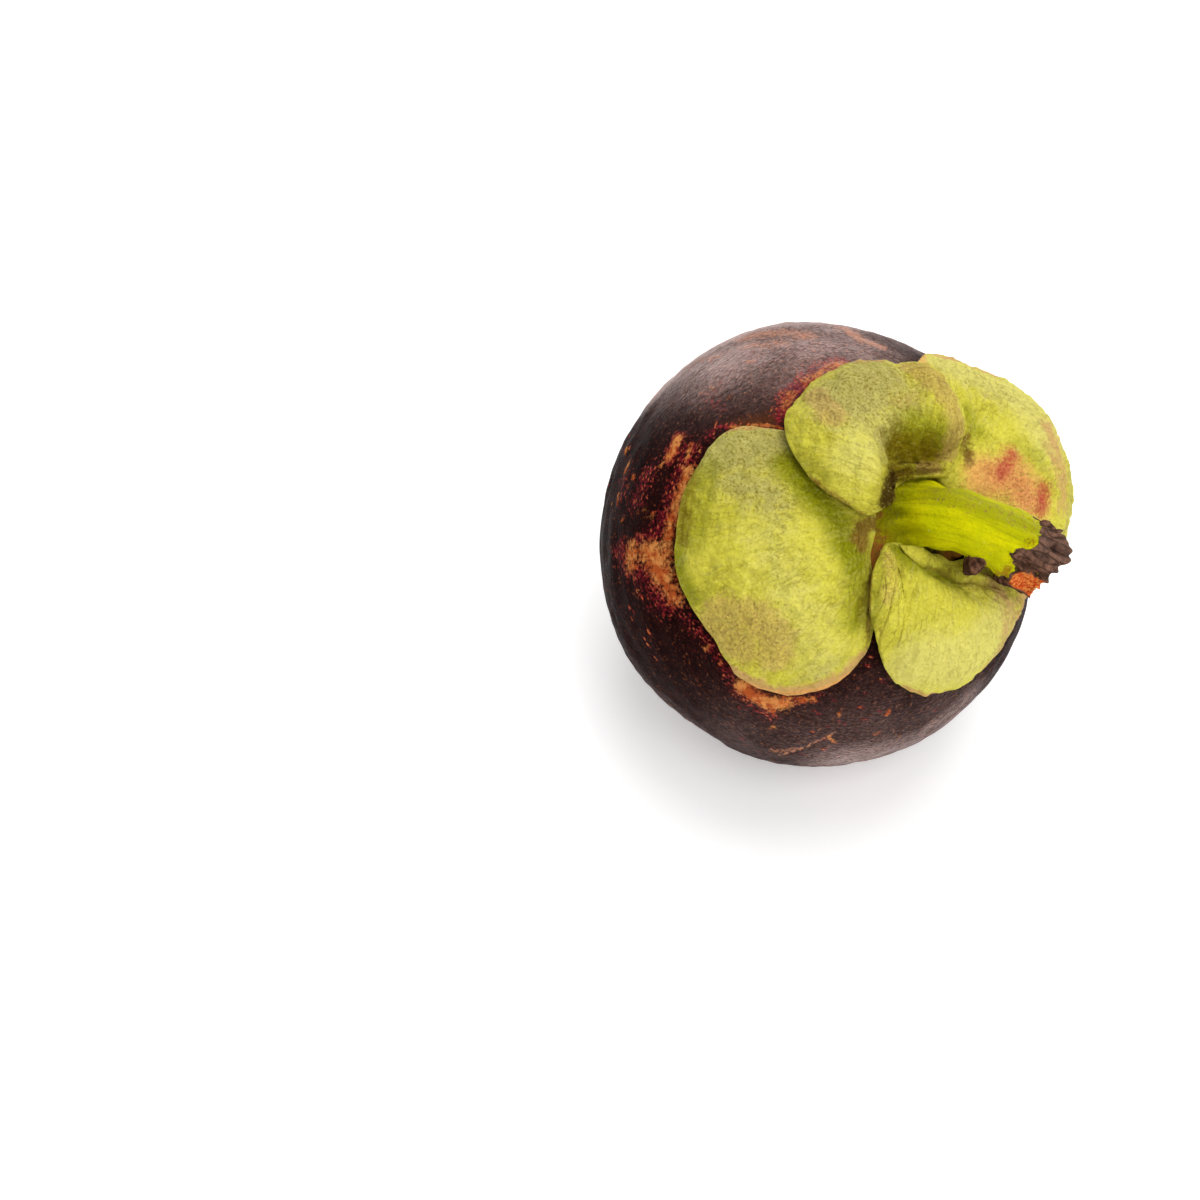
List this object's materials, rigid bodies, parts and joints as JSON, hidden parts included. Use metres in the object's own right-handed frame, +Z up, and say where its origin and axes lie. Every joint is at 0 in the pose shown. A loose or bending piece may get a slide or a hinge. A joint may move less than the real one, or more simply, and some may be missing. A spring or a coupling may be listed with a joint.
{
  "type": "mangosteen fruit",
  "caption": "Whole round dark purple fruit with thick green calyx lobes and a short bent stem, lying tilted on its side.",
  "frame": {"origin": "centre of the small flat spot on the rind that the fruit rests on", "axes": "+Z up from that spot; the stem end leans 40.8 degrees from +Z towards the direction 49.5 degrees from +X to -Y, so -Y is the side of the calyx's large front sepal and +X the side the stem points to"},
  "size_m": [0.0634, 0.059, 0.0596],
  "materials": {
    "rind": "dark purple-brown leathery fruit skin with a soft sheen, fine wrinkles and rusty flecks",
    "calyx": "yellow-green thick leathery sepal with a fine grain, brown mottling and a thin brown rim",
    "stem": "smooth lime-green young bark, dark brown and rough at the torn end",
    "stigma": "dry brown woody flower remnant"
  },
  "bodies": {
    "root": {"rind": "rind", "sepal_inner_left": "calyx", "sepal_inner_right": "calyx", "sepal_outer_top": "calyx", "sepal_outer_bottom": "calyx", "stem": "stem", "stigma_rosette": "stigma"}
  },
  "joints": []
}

====

Write the complete data out, exactly as above.

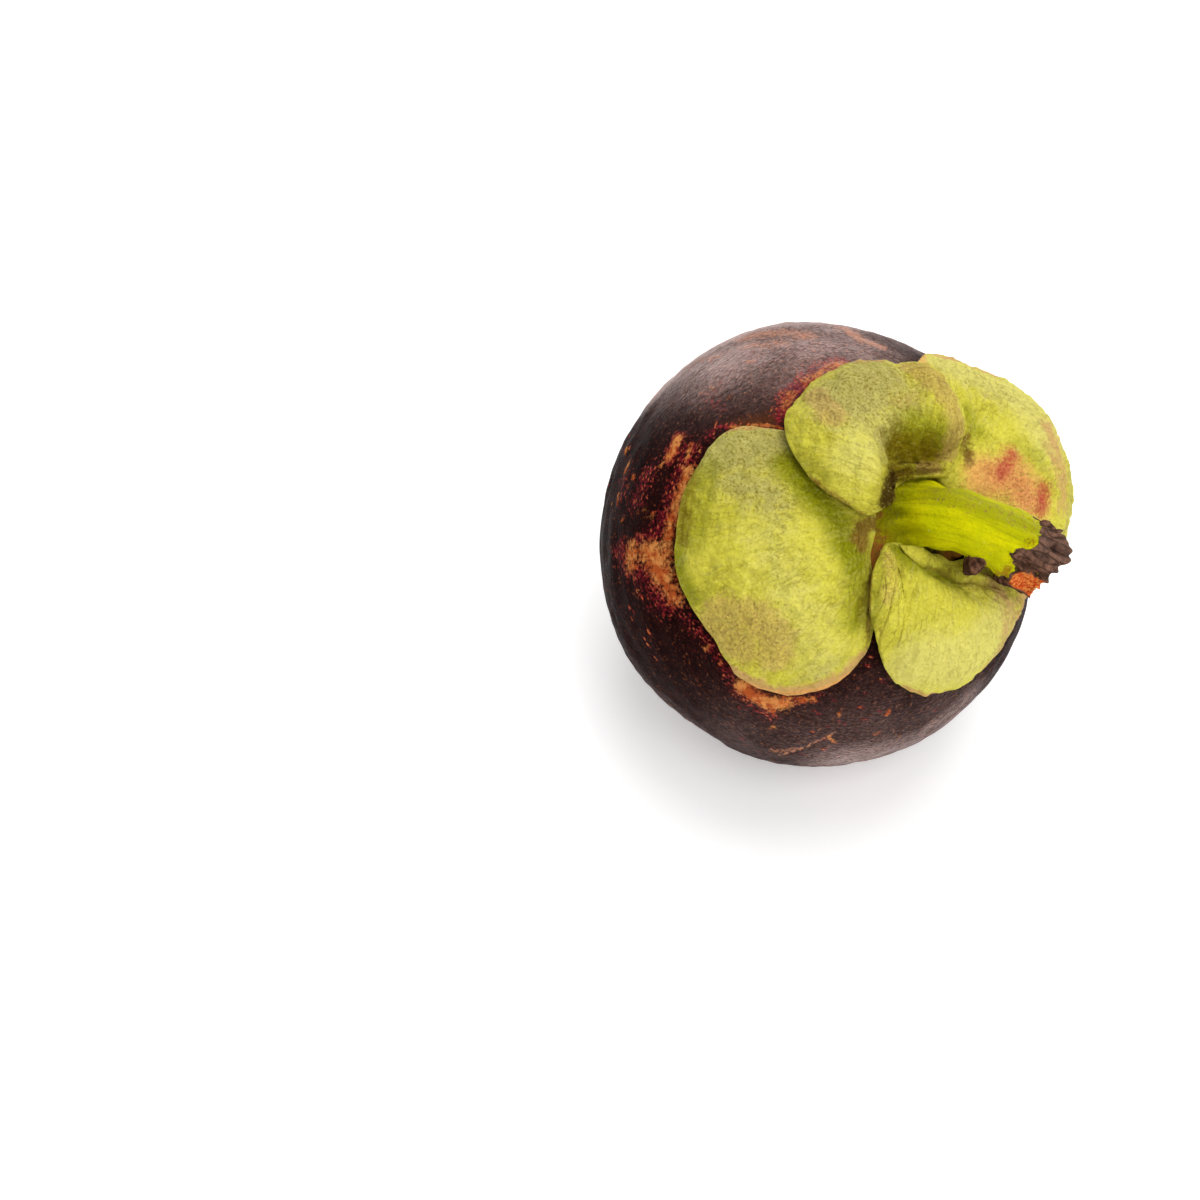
List this object's materials, rigid bodies, parts and joints as JSON, hidden parts included. Use metres in the object's own right-handed frame, +Z up, and say where its origin and axes lie. Every joint is at 0 in the pose shown. A loose or bending piece may get a slide or a hinge. A joint may move less than the real one, or more simply, and some may be missing. A spring or a coupling may be listed with a joint.
{
  "type": "mangosteen fruit",
  "caption": "Whole round dark purple fruit with thick green calyx lobes and a short bent stem, lying tilted on its side.",
  "frame": {"origin": "centre of the small flat spot on the rind that the fruit rests on", "axes": "+Z up from that spot; the stem end leans 40.8 degrees from +Z towards the direction 49.5 degrees from +X to -Y, so -Y is the side of the calyx's large front sepal and +X the side the stem points to"},
  "size_m": [0.0634, 0.059, 0.0596],
  "materials": {
    "rind": "dark purple-brown leathery fruit skin with a soft sheen, fine wrinkles and rusty flecks",
    "calyx": "yellow-green thick leathery sepal with a fine grain, brown mottling and a thin brown rim",
    "stem": "smooth lime-green young bark, dark brown and rough at the torn end",
    "stigma": "dry brown woody flower remnant"
  },
  "bodies": {
    "root": {"rind": "rind", "sepal_inner_left": "calyx", "sepal_inner_right": "calyx", "sepal_outer_top": "calyx", "sepal_outer_bottom": "calyx", "stem": "stem", "stigma_rosette": "stigma"}
  },
  "joints": []
}